The mood in Pakistan seems to have lifted. Isn’t it time perhaps to re-examine our own assumptions about what politicians in a country like ours, faced with a perilous security situation, haunted by a political history of intrigues and opportunism, can or cannot afford to do?
It’s amusing to note how many of the voices from the press-pulpit who were berating (in or between the lines) Zardari’s goading of the PMLN and the PMLN’s refusal to reach a political compromise off the street, have been soothed after Sunday. That’s nice. But what were the grounds of their anxieties in the first place?
It has to be admitted they were not frivolous. A confrontation between NS and AZ will spiral into a deadlock, deadlock into coup or change of government, disorder would follow, militarists and terrorists waiting in the wings would move in for the kill, the army would be distracted into restoring order if not worse, and politics would wreck any chance of peace.
This indeed might have happened. On the other hand the present outcome was also always possible. Press speculation on the future trajectory of politics, like witch doctors on the weather, understandably has a vested interest in simple, prescriptive and right. So the following outcome, as the more unlikely one, was barely entertained:
A dismissed elected government is hitching its fortunes to a popular semi-political cause to exhibit its strength and the public’s opposition to the centre’s dictatorial policies. The ruling party at the centre will find itself at odds with an electorate that it had recently made common cause with, pay heed to it’s political future and to its ability to sustain unilateral action in the Punjab in the face of clear public hostility, and relent. In which case a hybrid balance would be reached. A wrong would be corrected out of parliament and in the streets, perhaps even helped by other ‘extra-constitutional’ forms of mediation, hence not strengthening that critically important institution. But, a power grab would be prevented or diluted through a demonstration of public will. In a way, progress would be made beyond the prevalent understanding of democratic politics — that they are a means to get politicians elected, and should be superseded by a free hand to govern, in any manner judged politic, after a government has been sworn in.
This possibility was not entertained. Nobody likes to sound like a softie. The Pakistani press is the happy hunting ground of aggressive optimists or aggressive pessimists, tough guys who’d rather talk deals and games.
The preference for deals — a word that is now losing its negative connotations — is another clear legacy of the Musharraf era. If accommodations are to be made, it is best that they be made out of the streets, in the form of politic deals.
Perhaps seen now as the alternative to the kind of ‘instability’ that we have been threatened with in the last week, they are considered the prudent course of action. A paradigm of politic action is replacing politics as they used to be understood, for better and worse. And of course there is no desire to see more violence and bloodshed in the streets. Anything to avert that.
So: the price of street politics has become high, perhaps unbearably so. I’m not sure if this judgement is wrong, but after the events of the last week, it should at least be up for debate.
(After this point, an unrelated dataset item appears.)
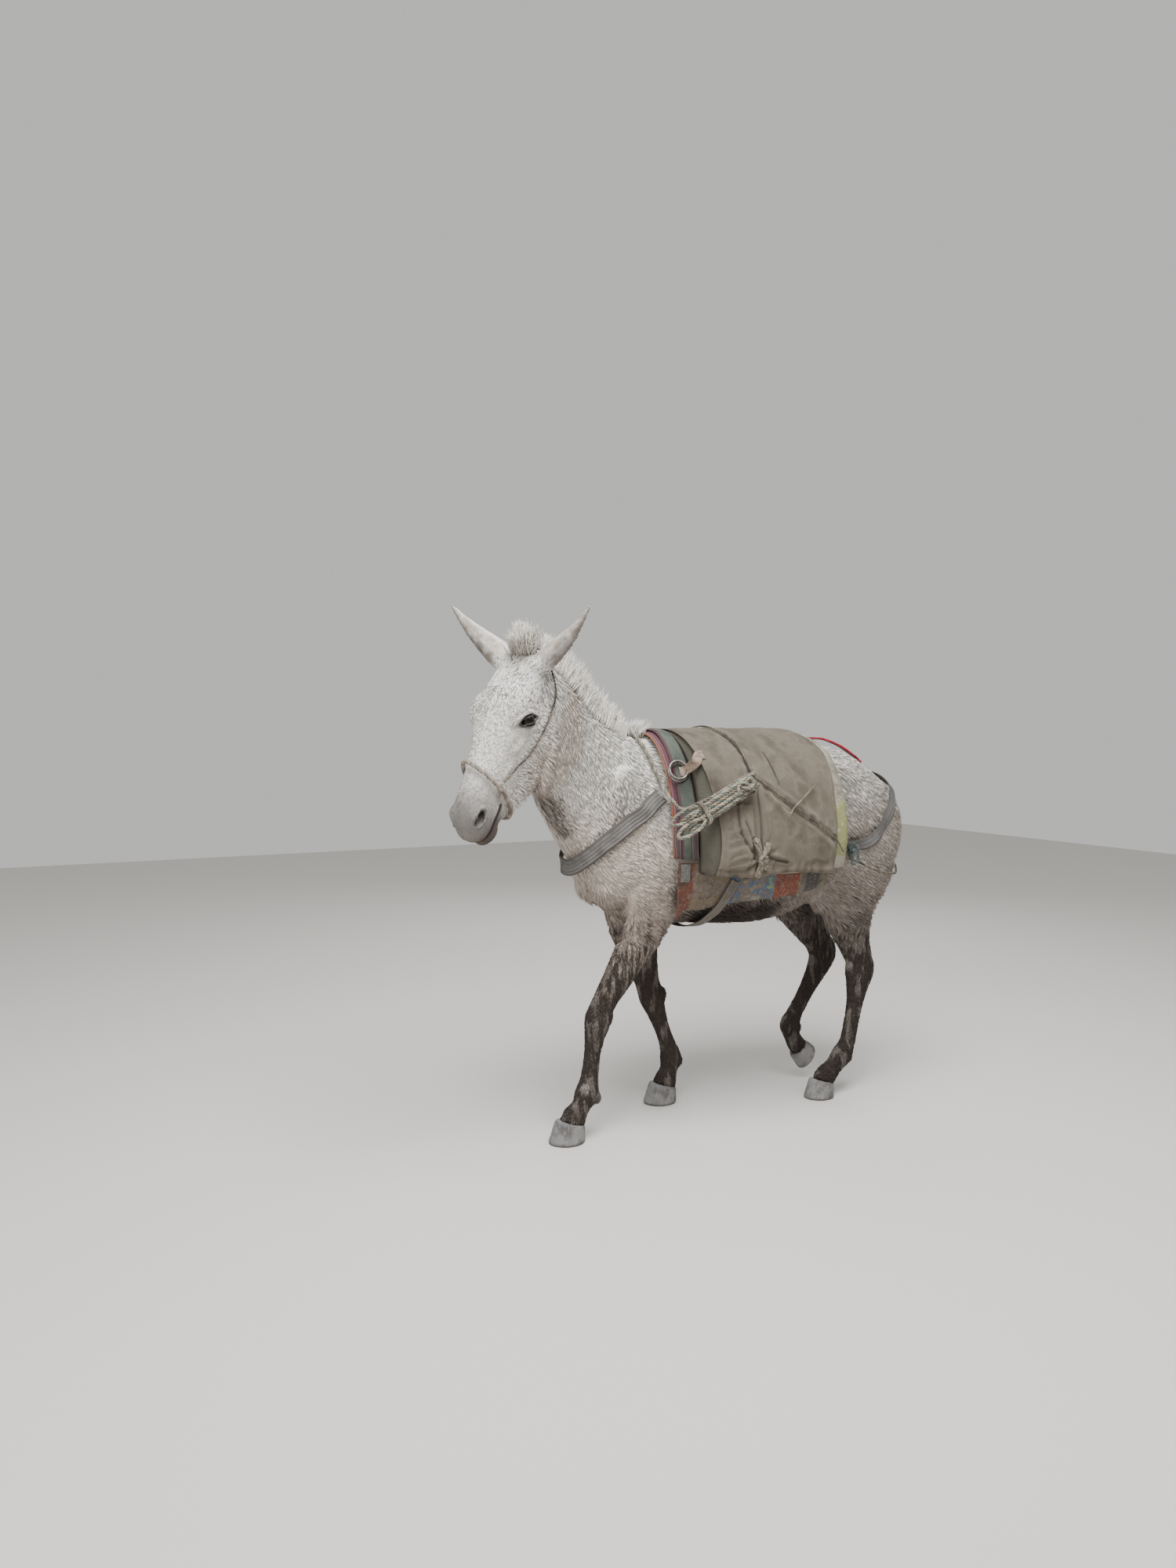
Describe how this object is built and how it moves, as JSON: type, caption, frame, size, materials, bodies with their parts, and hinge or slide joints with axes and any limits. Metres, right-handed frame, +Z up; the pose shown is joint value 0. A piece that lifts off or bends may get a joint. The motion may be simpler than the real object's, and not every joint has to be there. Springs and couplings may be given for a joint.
{
  "type": "mule",
  "caption": "Walking pack mule, a still life-size museum model, with shaggy coat, mane, rope halter, breast strap, padded pack under canvas, coiled rope and breeching.",
  "frame": {"origin": "on the floor under the middle of the outline of mule and pack, the coiled neck rope left out", "axes": "+Z up; the mule faces -Y; +X is its left side, the one with the coiled rope"},
  "size_m": [0.7724, 1.9375, 1.7881],
  "materials": {
    "coat": "matte",
    "leg_coat": "matte",
    "hair": "matte",
    "tail_hair": "matte",
    "horn": "matte",
    "eyeball": "gloss",
    "halter_rope": "matte",
    "lead_rope": "matte",
    "lashing": "matte",
    "webbing": "matte",
    "dark_webbing": "matte",
    "red_cord": "satin",
    "canvas": "matte",
    "burlap": "matte",
    "blanket": "matte",
    "pad_cloth": "matte",
    "printed_vinyl": "satin",
    "pale_plastic": "satin",
    "strap_leather": "matte",
    "steel": "worn"
  },
  "bodies": {
    "root": {"breast_strap": "webbing", "breeching_band": "webbing", "breeching_knot_left": "lashing", "breeching_knot_right": "lashing", "breeching_rope": "lashing", "canvas_tie_left": "canvas", "canvas_tie_right": "canvas", "crupper_cord": "red_cord", "crupper_cord_dark": "dark_webbing", "ear_left": "coat", "ear_right": "coat", "eye_left": "eyeball", "eye_right": "eyeball", "flap_front_left": "dark_webbing", "flap_front_right": "dark_webbing", "flap_rear_left": "dark_webbing", "flap_rear_right": "dark_webbing", "foreleg_left": "leg_coat", "foreleg_right": "leg_coat", "forelock": "hair", "girth": "webbing", "halter_crown": "halter_rope", "halter_noseband": "halter_rope", "head": "coat", "hindleg_left": "leg_coat", "hindleg_right": "leg_coat", "hoof_fore_left": "horn", "hoof_fore_right": "horn", "hoof_hind_left": "horn", "hoof_hind_right": "horn", "lash_end": "lashing", "lash_rope": "lashing", "mane": "hair", "neck": "coat", "neck_rope": "lead_rope", "neck_rope_hank": "lead_rope", "pack_band": "pad_cloth", "pack_blanket": "blanket", "pack_canvas": "canvas", "pack_liner_left": "printed_vinyl", "pack_liner_right": "printed_vinyl", "pack_pads": "burlap", "pack_panel_left": "pale_plastic", "pack_panel_right": "pale_plastic", "pack_ring_left": "steel", "pack_ring_right": "steel", "ring_strap_left": "strap_leather", "ring_strap_right": "strap_leather", "tail": "tail_hair", "torso": "coat"}
  },
  "joints": []
}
A lot of things about the way the long march turned out were just surprising. The reluctance of the police to get rough with the protestors, the absence of terrorism or street violence, the willingness of the participants to make good on their word and call it a day after only one of the real aims of the long march — the restoration of the CJ — had been accomplished. The next round will hopefully be fought in parliament.
When so much depended on luck and the incalculable, can we draw any lessons from the long march regarding the danger of ‘instability’ in Pakistani politics, whether it ought be considered a cardinal sin or room be made for it as a legitimate political strategy with both pros and cons?
Or shall we give more thought to how conflict can be managed, as an abiding, double-edged and unpredictable component of politics, rather than writing it off as the unthinkable ‘in our present circumstances’?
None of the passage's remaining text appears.